One final point should be mentioned. The notify() method takes two arguments. The first is an int ID that can be used to update the notification later. If you call notify() again with the same ID, it overwrites the existing notification. If you call it with a new ID that hasn’t been used before, it creates a new notification. In this example, we want a separate notification for each new bit of text that is entered, so we increment the ID each time a notification is posted.

We use the same ID for the PendingIntent and the notification. If the ID and Intent used to construct a PendingIntent are the same as those used earlier, then the old PendingIntent is overwritten rather than a new one being generated. Note that changing the text stored in the Intent’s extras bundle does not change the Intent as seen by the PendingIntent, so unless we change the ID of the PendingIntent on each call, the same PendingIntent would be attached to all the notifications. That is, each notification would display the correct entered text, but when the Activity is restarted, only the last entered text would be displayed in the app itself.

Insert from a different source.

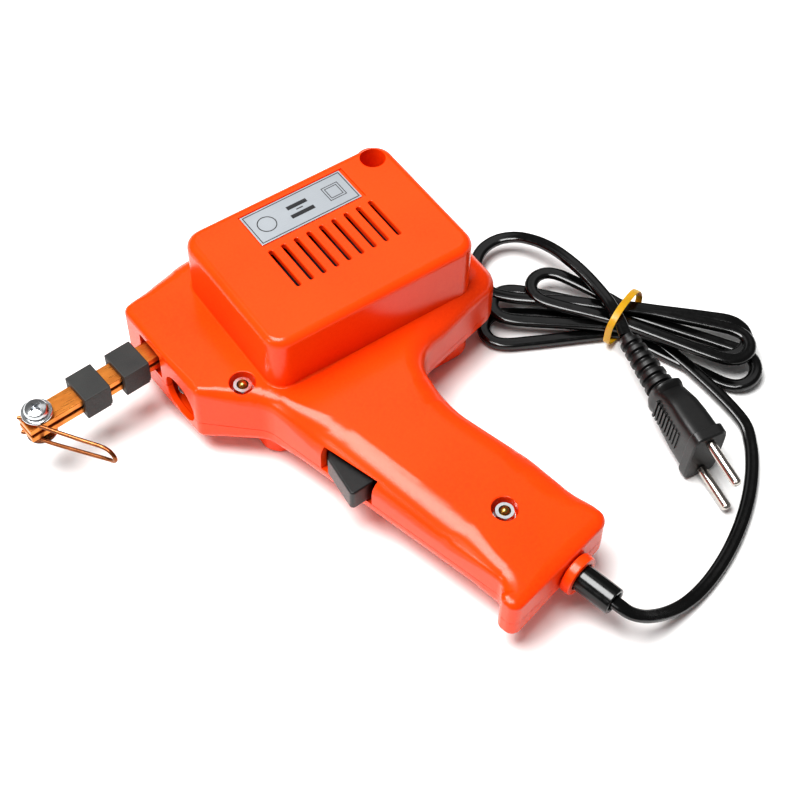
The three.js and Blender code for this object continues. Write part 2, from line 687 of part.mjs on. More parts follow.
// ---------------------------------------------------------------- mains cord
// The flat cord leaves the sleeve, comes down to the floor and runs to the hank.
const CORD_TO_HANK = [
  [23.5, -136.2, 20], [25.6, -145.5, 20], [27.6, -154.6, 20], [29.6, -163.4, 20], [31.6, -172.4, 20],
  [32.9, -177.8, 19.8], [35, -181.8, 18], [39.4, -184.6, 14.8], [46, -186, 10.6], [53.4, -186.4, 6.8],
  [61, -186, 4], [69, -184.8, 2.9], [78, -182.4, 2.5], [88, -178.6, 2.5], [98, -173.6, 2.5],
  [108, -167.4, 2.5], [117, -160.4, 2.5], [125, -152.6, 2.5], [131.4, -144.4, 2.6], [135.4, -135, 3.8],
  [136.2, -131.6, 4.2],
];
// From the hank's other end the cord bows round, climbs over the hank and enters the plug's sleeve.
const CORD_TO_PLUG = [
  [90, -21.6, 7], [91.2, -15.4, 7], [95.6, -9, 7.2], [102, -5.4, 7.6], [109.6, -5.4, 8.4],
  [116, -9.6, 10], [120, -17, 12.2], [122.2, -25.6, 14.2], [123.4, -35, 15.3], [124, -45, 15.6],
  [123.8, -55, 15.8], [122.6, -64, 16.2], [119.4, -73.6, 17.7], [115.2, -83.3, 18.7],
];
const HANK = { z0: 1.8, z1: 13, edge: 3 };
const HANK_OUTLINE = [
  [121.2, -69.9, 3], [127, -104, 20], [136, -131, 12], [162, -131, 12], [163, -104, 20],
  [130.8, -62.1, 12], [125, -36, 14], [108, -22, 14], [84, -22, 10], [84, -50, 10], [98, -70, 12],
];
const BAND = { x: 123.4, y: -68, turn: 0.675, halfWidth: 14.6, z0: 0.3, z1: 21, thickness: 1.2, length: 4.6 };
const PLUG = { x: 105.2, y: -144.4, z: 14.6, heading: -99.2, dip: 4, length: 61 };
const PIN = { across: 4, length: 20, apart: 18.6 };

// A flattened oval, thin way first, so that the cord lies flat on the floor.
function cordSection() {
  const half = CORD.thickness / 2;
  const straight = (CORD.width - CORD.thickness) / 2;
  return Array.from({ length: 10 }, (_, i) => {
    const angle = (2 * Math.PI * (i + 0.5)) / 10;
    const side = Math.sin(angle);
    return [half * Math.cos(angle), half * side + straight * Math.sign(side)];
  });
}

function cordTube(name, route, steps) {
  return mesh(name, tube(route, cordSection(), steps), blackRubber);
}

// The outer shape of the cord folded back and forth and tied at the waist.
function cordHank() {
  return mesh('cord_hank', slab(HANK_OUTLINE, HANK.z0, HANK.z1, HANK.edge), blackRubber);
}

function rubberBand() {
  const { x, y, turn, halfWidth, z0, z1, thickness, length } = BAND;
  const outer = rectangle({ x0: -halfWidth, x1: halfWidth, y0: z0, y1: z1, r: 3 });
  const half = length / 2;
  const ring = cut(solid(slab(outer, -half, half)), slab(inset(outer, thickness), -length, length));
  const band = mesh('rubber_band', geometryOf(ring).rotateX(Math.PI / 2), ochreRubber);
  band.position.set(x, y, 0);
  band.rotation.z = turn;
  return band;
}

// The plug's own axes: X out along the pins, Z across them, origin in the middle of its face.
function plugBody() {
  const side = [
    [0, 14.4, 1], [-4.5, 14.4, 1], [-4.5, 12.4, 0.5], [-20, 11.6, 6], [-31, 7, 6], [-37, 6.4, 1],
    [-37, -6.4, 1], [-31, -7, 6], [-20, -11.6, 6], [-4.5, -12.4, 0.5], [-4.5, -14.4, 1], [0, -14.4, 1],
  ];
  const grip = slab(side, -7.5, 7.5, 0.7).rotateX(Math.PI / 2);
  const profile = [[0, -PLUG.length], [4.2, -PLUG.length], [6, -36], [6, -30], [0, -30]];
  const sleeve = new THREE.LatheGeometry(profile.map(([r, z]) => new THREE.Vector2(r, z)), 16);
  return mesh('plug_body', joined(grip, sleeve.rotateZ(-Math.PI / 2)), blackRubber);
}

function plugPin(name, z) {
  const radius = PIN.across / 2;
  const profile = [[0, GAP], [radius, GAP], [radius, PIN.length - 1], [1.4, PIN.length], [0, PIN.length]];
  const points = profile.map(([r, along]) => new THREE.Vector2(r, along));
  const pin = mesh(name, new THREE.LatheGeometry(points, 16).rotateZ(-Math.PI / 2), zinc);
  pin.position.z = z;
  return pin;
}

function plugGroup() {
  const group = new THREE.Group();
  const { degToRad } = THREE.MathUtils;
  group.position.set(PLUG.x, PLUG.y, PLUG.z);
  group.rotation.set(0, degToRad(PLUG.dip), degToRad(PLUG.heading), 'ZYX');
  group.add(plugBody(), plugPin('plug_pin_1', PIN.apart / 2), plugPin('plug_pin_2', -PIN.apart / 2));
  return group;
}

// ---------------------------------------------------------------- assembly
const gun = new THREE.Group();
const hollow = hollowCase();
gun.add(
  upperShell(hollow),
  lowerShell(hollow),
  nameplate(),
  ...BOLTS.flatMap((bolt) => [caseBolt(bolt), caseNut(bolt), caseWasher(bolt)]),
  coreE(),
  coreI(),
  bobbin(),
  primaryWinding(),
  secondaryBar('upper_bar', 37, BAR.upperZ),
  secondaryBar('lower_bar', 7, BAR.lowerZ),
  loopBridge(),
  noseGroup(),
  lampBulb(),
  lampHolder(),
  trigger(),
  triggerPin(),
  switchBody(),
  switchPlunger(),
  switchSpring(),
  cableGland(),
  strainRelief(),
  cableClamp(),
  ...clampScrews(),
  ...leads(),
);


const cord = new THREE.Group();
cord.add(
  cordTube('cord_to_hank', CORD_TO_HANK, 44),
  cordTube('cord_to_plug', CORD_TO_PLUG, 36),
  cordHank(),
  rubberBand(),
  plugGroup(),
);

const solderingGun = new THREE.Group();
solderingGun.position.set(-FOOTPRINT_CENTRE.x, -FOOTPRINT_CENTRE.y, 0);
solderingGun.add(gun, cord);

export default solderingGun;
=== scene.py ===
"""Looks of a transformer soldering gun with its tied mains cord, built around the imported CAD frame.

Everything is drawn in millimetres in the gun's drawing frame, whose origin is the blind end of the first
cooling slot, and is brought into the frame's metres when a piece is finished.
"""
import logging
import math
from dataclasses import dataclass
from enum import Enum
from typing import Callable, Iterable, Sequence

import bpy
import numpy as np
from mathutils import Matrix, Vector


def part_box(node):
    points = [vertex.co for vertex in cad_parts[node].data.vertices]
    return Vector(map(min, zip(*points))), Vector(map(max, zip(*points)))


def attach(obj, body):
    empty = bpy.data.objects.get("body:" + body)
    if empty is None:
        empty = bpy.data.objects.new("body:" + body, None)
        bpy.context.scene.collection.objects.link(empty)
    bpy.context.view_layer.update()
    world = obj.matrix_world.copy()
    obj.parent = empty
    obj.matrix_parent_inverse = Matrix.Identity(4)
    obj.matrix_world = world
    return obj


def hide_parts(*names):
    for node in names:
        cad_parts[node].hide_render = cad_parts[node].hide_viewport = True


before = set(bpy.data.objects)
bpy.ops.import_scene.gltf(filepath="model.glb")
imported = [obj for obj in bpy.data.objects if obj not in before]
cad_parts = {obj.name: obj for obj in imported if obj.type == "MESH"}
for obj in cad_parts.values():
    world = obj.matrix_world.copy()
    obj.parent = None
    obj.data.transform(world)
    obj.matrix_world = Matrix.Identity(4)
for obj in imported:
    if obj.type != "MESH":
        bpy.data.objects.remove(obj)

LOG = logging.getLogger("soldering_gun")
MM = 0.001
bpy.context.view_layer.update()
Point = Sequence[float]

# The case's far corner, in the drawing frame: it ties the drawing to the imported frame.
CASE_MAX_X = 81.0
CASE_MAX_Y = 38.0
CASE_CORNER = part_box("upper_shell")[1]
ORIGIN = Vector((CASE_MAX_X - CASE_CORNER.x / MM, CASE_MAX_Y - CASE_CORNER.y / MM, 0.0))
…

Finally, we can look at the onCreate() method:

	private static final String LOADED_TEXT = "LoadedText";
	int simpleNotification = 1;
	@Override
	protected void onCreate(Bundle savedInstanceState) {
		super.onCreate(savedInstanceState);
		setContentView(R.layout.activity_main);
		Intent notifyIntent = getIntent();
		Bundle extras = notifyIntent.getExtras();
		if (extras != null) {
			String loadedText = extras.getString(LOADED_TEXT);
			GetTextFragment getTextFragment =
					(GetTextFragment) getFragmentManager().
					findFragmentById(R.id.get_text_fragment);
			getTextFragment.setText(loadedText);
		}
	}

We need to retrieve the Intent that was used to start (or restart) the Activity. When the app is started by clicking its icon on device’s screen, it is the main system Intent that initializes the Activity. This Intent won’t have any extras. We can use the Activity’s getIntent() method to retrieve the Intent that started the Activity, and getExtras() to get its extras Bundle. If this isn’t null, we can then retrieve the LOADED_TEXT string and set the TextView in getTextFragment to this text.